Lowdown: Total war between the FBI, the Yakuza, the Triads, and a mysterious assassin.
Rogue Assassin is a compromised film from its very beginning. While the Blu-ray sports a box claiming the film to be called “Rogue Assassin”, the opening credits refer to the film as “War”; later I noticed the disc’s menus and supplemental material refer to the film solely as War. What happened there is a question that is begging to be asked, and after watching the film I can report this very question may apply to more than the film’s title alone.

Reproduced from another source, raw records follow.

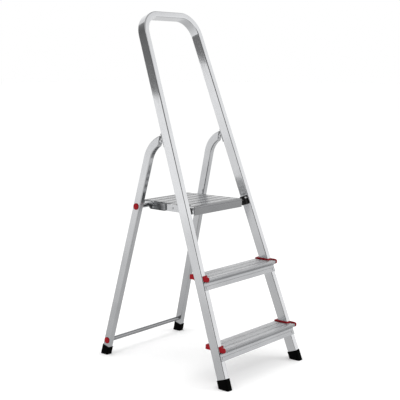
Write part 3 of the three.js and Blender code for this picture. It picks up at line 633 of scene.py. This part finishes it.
# %% Softened parts
WIDTHS = {
    "front_shoe": 1.0, "rear_shoe": 1.0, "tread_cap": 1.2, "rod_cap": 0.6, "strut_cap": 0.6,
    "pivot_block": 0.8, "platform_clip": 0.5, "platform_arm": 0.5, "hinge_bracket": 0.4,
    "hinge_plug": 0.5, "tread_rivet": 0.2, "bracket_rivet": 0.3, "arm_rivet": 0.3,
    "clip_rivet": 0.3, "hinge_pin": 0.3, "pivot_pin": 0.3, "tread_lower": 0.25,
    "tread_upper": 0.25, "front_board": 0.25, "middle_board": 0.25, "rear_board": 0.25,
    "cross_rod": 0.3, "foot_strut": 0.3,
}
OWN_FINISH = {
    "platform_arm": arm_metal, "platform_clip": painted_dark_steel, "front_board": deck_metal,
    "middle_board": deck_metal, "rear_board": deck_metal, "cross_rod": shaded_cross_tube,
    "foot_strut": shaded_cross_tube,
}
for node in sorted(frame["nodes"]):
    kind = next((k for k in WIDTHS if node.startswith(k)), None)
    if kind and not node.endswith("_left"):
        piece = softened(node, WIDTHS[kind] * MM)
        if node.endswith("_right"):
            other = copy_of(piece, mirror=True)
            finished(other, node.replace("_right", "_left"), OWN_FINISH.get(kind))
        finished(piece, node, OWN_FINISH.get(kind))

# %% [markdown]
# ## Straps on the pivot blocks
# A narrow bright strap runs across the front of each black pivot block. It starts as a cube
# with the strap's size on the upright stile, has its edges bevelled and is tipped with the
# stile, and a mirrored copy makes the other one.

# %% Pivot straps
STRAP_THICK, STRAP_TALL, STRAP_EDGE = 1.0 * MM, 6 * MM, 0.3 * MM
STRAP_AHEAD, STRAP_ABOVE = 12.6 * MM, 9 * MM
STRAP_SHARE = 0.9

low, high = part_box("pivot_block_right")
block_z = (TIP_FRONT.inverted() @ middle("pivot_block_right")).z
bpy.ops.object.select_all(action="DESELECT")
bpy.ops.mesh.primitive_cube_add(
    size=1, location=((low.x + high.x) / 2, -STRAP_AHEAD, block_z + STRAP_ABOVE))
strap = bpy.context.object
strap.scale = ((high.x - low.x) * STRAP_SHARE, STRAP_THICK, STRAP_TALL)
bpy.ops.object.transform_apply(location=True, rotation=True, scale=True)
apply_modifier(strap, "BEVEL", width=STRAP_EDGE, segments=2)
strap.data.transform(TIP_FRONT)
other_strap = copy_of(strap, mirror=True)
for piece, side in ((strap, "right"), (other_strap, "left")):
    piece.name = "pivot_strap_" + side
    smoothed(piece)
    piece.data.materials.append(zinc)
    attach(piece, "front_frame")
print("strap:", [round(v / MM, 1) for v in strap.dimensions], "mm")
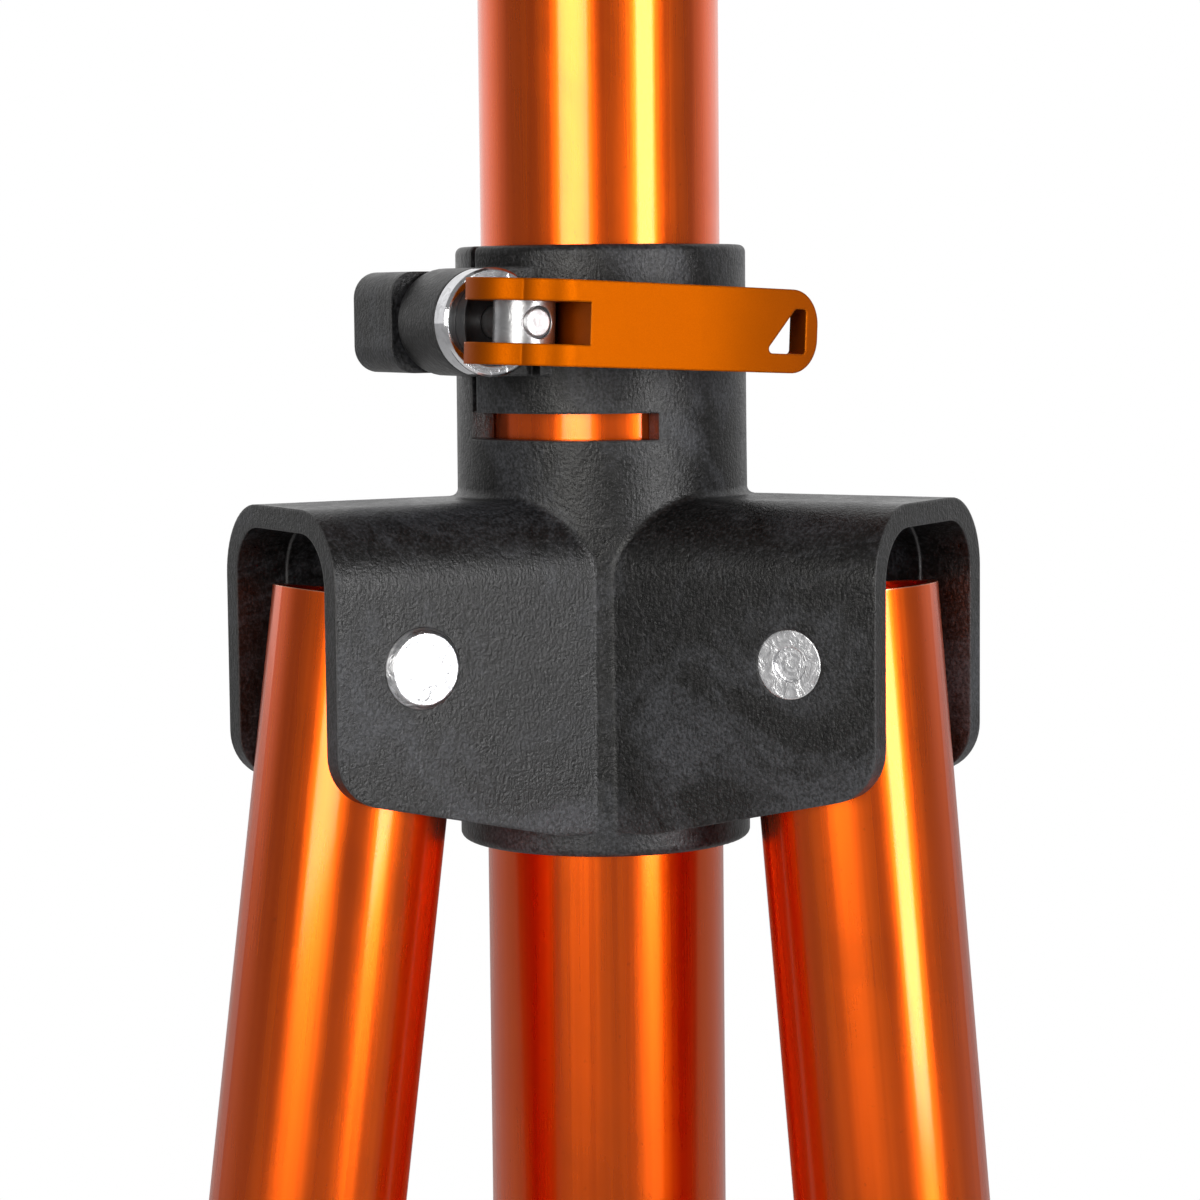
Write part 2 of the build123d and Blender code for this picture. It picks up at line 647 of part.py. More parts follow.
# ---- Legs ----------------------------------------------------------------------------------
def make_leg(side, azimuth, tilt):
    """Makes every piece of one leg, pushed in and clamped."""
    leg = leg_frame(azimuth, tilt)
    grip_end = leg_end - collar_grip
    clamp_z = grip_end + leg_clamp_size.boss_r + collar_round
    clamp = leg.offset(clamp_z)
    floor = lower_end - shoe_floor_t
    nose = floor - shoe_nose

    with BuildPart() as tube:
        with BuildSketch(leg.offset(leg_end)):
            Circle(leg_r)
            Circle(leg_inner_r, mode=Mode.SUBTRACT)
        extrude(amount=upper_leg_length)
        with BuildSketch(across(leg, 0)):
            Circle(pin_r + hole_gap)
        extrude(amount=leg_r + 1, both=True, mode=Mode.SUBTRACT)
    save(tube, f"upper_leg_tube_{side}")

    with BuildPart() as insert:
        with BuildSketch(leg.offset(-insert_drop)):
            Circle(leg_inner_r - seat_gap)
        extrude(amount=insert_drop + leg_top - insert_recess)
        with BuildSketch(across(leg, 0)):
            Circle(pin_r + pivot_gap)
        extrude(amount=leg_r + 1, both=True, mode=Mode.SUBTRACT)
    save(insert, f"leg_pivot_insert_{side}")

    with BuildPart() as collar:
        with BuildSketch(leg.offset(grip_end)):
            Circle(collar_r)
        extrude(amount=collar_grip + collar_seat)
        chamfer(collar.edges().filter_by(GeomType.CIRCLE), collar_round)
        add_ears(clamp, leg_clamp_size, lower_leg_r + 1)
        with BuildSketch(leg.offset(leg_end)):
            Circle(leg_r + seat_gap)
        extrude(amount=collar_seat + 1, mode=Mode.SUBTRACT)
        with BuildSketch(leg.offset(grip_end - 1)):
            Circle(lower_leg_r + slide_gap)
        extrude(amount=collar_grip + 2, mode=Mode.SUBTRACT)
        cut_rod_hole(clamp, leg_clamp_size)
        relief_top = leg_end - collar_relief_drop
        relief_bottom = relief_top - collar_relief_height
        slit_root_r = lower_leg_r - ear_lap
        cut_slit(clamp, leg_clamp_size, slit_root_r, grip_end - clamp_z - 1, relief_top - clamp_z)
        cut_relief(leg, 2 * leg_r, 0, collar_relief_sweep, relief_bottom, relief_top)
    save(collar, f"leg_collar_{side}")

    make_clamp(clamp, leg_clamp_size, 0, f"leg_clamp_{side}")

    with BuildPart() as lower:
        with BuildSketch(leg.offset(lower_end)):
            Circle(lower_leg_r)
            Circle(lower_inner_r, mode=Mode.SUBTRACT)
        extrude(amount=lower_leg_length)
    save(lower, f"lower_leg_tube_{side}")

    with BuildPart() as glide:
        with BuildSketch(leg.offset(lower_top)):
            Circle(leg_inner_r - slide_gap)
        extrude(amount=glide_length)
        chamfer(glide.edges().filter_by(GeomType.CIRCLE), collar_round)
        with BuildSketch(leg.offset(lower_top)):
            Circle(lower_inner_r - seat_gap)
        extrude(amount=-glide_plug_length)
    save(glide, f"lower_leg_glide_{side}")

    with BuildPart() as shoe:
        with BuildSketch(elevation(leg)) as turned_shoe:
            with BuildLine():
                Polyline(
                    (0, nose),
                    (shoe_nose_r, nose),
                    (lower_leg_r + shoe_wall, floor),
                    (lower_leg_r + shoe_wall, lower_end + shoe_seat),
                    (0, lower_end + shoe_seat),
                    close=True,
                )
            make_face()
        revolve(axis=Axis(leg.origin, leg.z_dir))
        with BuildSketch(elevation(leg)) as tread:
            with BuildLine():
                Polyline(
                    (shoe_nose_r, floor + tread_foot),
                    (tread_reach, floor + tread_edge_foot),
                    (tread_reach, floor + tread_edge_top),
                    (lower_leg_r + shoe_wall / 2, lower_end + tread_root),
                    (lower_leg_r - shoe_wall / 2, lower_end),
                    close=True,
                )
            make_face()
        extrude(amount=tread_t / 2, both=True)
        with BuildSketch(leg.offset(lower_end)):
            Circle(lower_leg_r + seat_gap)
        extrude(amount=shoe_seat + 1, mode=Mode.SUBTRACT)
        with BuildSketch(leg.offset(nose)):
            Circle(point_shank_r + seat_gap)
        extrude(amount=point_shank_length, mode=Mode.SUBTRACT)
    save(shoe, f"foot_shoe_{side}")

    with BuildPart() as point:
        with BuildSketch(elevation(leg)):
            with BuildLine():
                Polyline(
                    (0, nose - point_length),
                    (point_tip_r, nose - point_length),
                    (point_r, nose - point_length / 3),
                    (point_r, nose),
                    (point_shank_r, nose),
                    (point_shank_r, nose + point_shank_length),
                    (0, nose + point_shank_length),
                    close=True,
                )
            make_face()
        revolve(axis=Axis(leg.origin, leg.z_dir))
    save(point, f"foot_point_{side}")


for side, azimuth in leg_azimuths.items():
    make_leg(side, azimuth, leg_tilts[side])
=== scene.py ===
"""Looks of the surveyor tripod: procedural materials, a threaded stud, studio and camera."""

import json
from math import cos, pi, radians, sin

import bmesh
import bpy
from mathutils import Matrix, Vector


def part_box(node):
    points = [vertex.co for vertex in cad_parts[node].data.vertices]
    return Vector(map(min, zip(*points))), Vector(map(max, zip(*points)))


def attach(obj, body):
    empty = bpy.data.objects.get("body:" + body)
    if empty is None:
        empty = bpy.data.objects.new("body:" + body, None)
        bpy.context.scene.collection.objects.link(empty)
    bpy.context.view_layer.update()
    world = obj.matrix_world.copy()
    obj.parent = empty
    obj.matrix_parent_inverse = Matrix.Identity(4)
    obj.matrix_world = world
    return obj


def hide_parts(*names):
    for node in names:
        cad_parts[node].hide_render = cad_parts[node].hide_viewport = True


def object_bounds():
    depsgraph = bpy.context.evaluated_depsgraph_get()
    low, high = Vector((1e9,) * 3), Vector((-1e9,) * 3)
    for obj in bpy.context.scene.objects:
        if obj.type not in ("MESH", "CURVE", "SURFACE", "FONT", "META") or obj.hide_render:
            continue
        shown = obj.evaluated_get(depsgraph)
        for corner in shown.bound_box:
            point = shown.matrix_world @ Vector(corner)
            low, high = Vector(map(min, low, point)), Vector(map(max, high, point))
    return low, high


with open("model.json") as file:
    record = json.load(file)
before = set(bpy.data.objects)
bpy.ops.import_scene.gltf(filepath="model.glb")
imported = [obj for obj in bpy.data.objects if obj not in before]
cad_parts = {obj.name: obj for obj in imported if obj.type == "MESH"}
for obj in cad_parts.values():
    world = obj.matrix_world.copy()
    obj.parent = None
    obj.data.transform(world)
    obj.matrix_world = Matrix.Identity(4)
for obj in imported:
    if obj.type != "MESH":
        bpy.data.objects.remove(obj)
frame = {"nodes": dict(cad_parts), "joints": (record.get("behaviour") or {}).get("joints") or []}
cad_low, cad_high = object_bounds()
nodes = frame["nodes"]
joints = {joint["name"]: joint for joint in frame["joints"]}
sides = ("left", "right", "rear")
up = Vector((0, 0, 1))
pivot_z = joints["leg_spread_left"]["pos_m"][2]

# ---- Named sizes, metres and degrees -------------------------------------------------------
lens_mm = 98.08
camera_back = 0.5504
camera_right = -0.0006
camera_above_pivots = 0.0579
camera_pitch = 5.303
camera_roll = -0.569
camera_yaw = -0.287
sensor_width_mm = 36.0
clip_near, clip_far = 0.01, 100.0
thread_pitch = 0.0254 / 11
thread_depth = 0.613 * thread_pitch
crest_share, flank_share = 0.12, 0.76
stud_chamfer = 0.0015
lamp_distance = 1.5
lamp_top = 0.55
world_turn_low, world_turn_high = 0.1, 0.65
world_front, world_back = 0.25, 1.0
floor_half_width = 30.0
floor_white_from, floor_white_to = 0.7, 1.8
floor_rough = 0.6
bevel_samples = 6
metal_wear = (0.9, 0.9, 0.9, 1.0)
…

Rogue Assassin pits in opposite corners two famous action stars that have been frequenting this blog much lately. On one hand we have Jet Li, who seems to have developed a talent to appear in mediocre films and thus feels at home with Rogue. However, on the other hand we have Jason Statham, an actor specializing in silly action films (e.g., The Transporter) that thus far I have always thoroughly enjoyed. As with The Bank Job, Statham is stepping outside his native environment of the silly action film, but unlike The Bank Job the result does not flatter him.
Set in San Francisco, Statham plays an FBI agent traumatized by losing the partner that saved his life from a valiant attempt by the mysterious Rogue Assassin; that life was lost to that same mysterious Rogue Assassin. Rogue, because the guy used to work for the CIA, then betrayed them and started working for the Yakuza, and now he’s back. Only this time he's siding with the Chinese Triads and he's armed with a new plastically surgeoned face that looks remarkably like Jet Li’s. Our duo of heroes fight things out while in the background (or is it the foreground?) the Yakuza fights things out with the Triads, hence the title name War.
Sporting some nice action scenes and a twist that genuinely took me by surprise, Rogue Assassin is (in addition to being an action film) another shallow cinematic attempt to look at what makes good and what makes bad, Face/Off style. It is, however, full of problems.
First you have the things that don’t make sense, like people changing their accent post plastic surgery to the face. Who would have thought a nose job goes that far? Second, there is a definite flaw in the film’s flow; I cannot recommend Rogue Assassin’s editing and direction work. And third: With all due respect, Rogue Assassin is a film we’ve seen many times before, twist or no twist.
Ultimately, Rogue Assassin feels like a Jason Statham film that decided, wrongly, to take itself seriously.
Best scene: There is no real standout scene in Rogue Assassin. My pick therefore is the scene where the daughter of the Yakuza boss, upon arrival at their San Francisco head office (located, oddly enough, at an exotic car dealership) talks tough to the two local branch managers. The reason for this pick? It’s a silly scene, the way the rest of the film should have been acted, even if it may have been the result of poor acting rather than an intentional effort.
Technical assessment: Crisp picture and an aggressive, if uninspiring, uncompressed PCM soundtrack.
Overall: A rather confused effort. 2.5 out of 5 stars.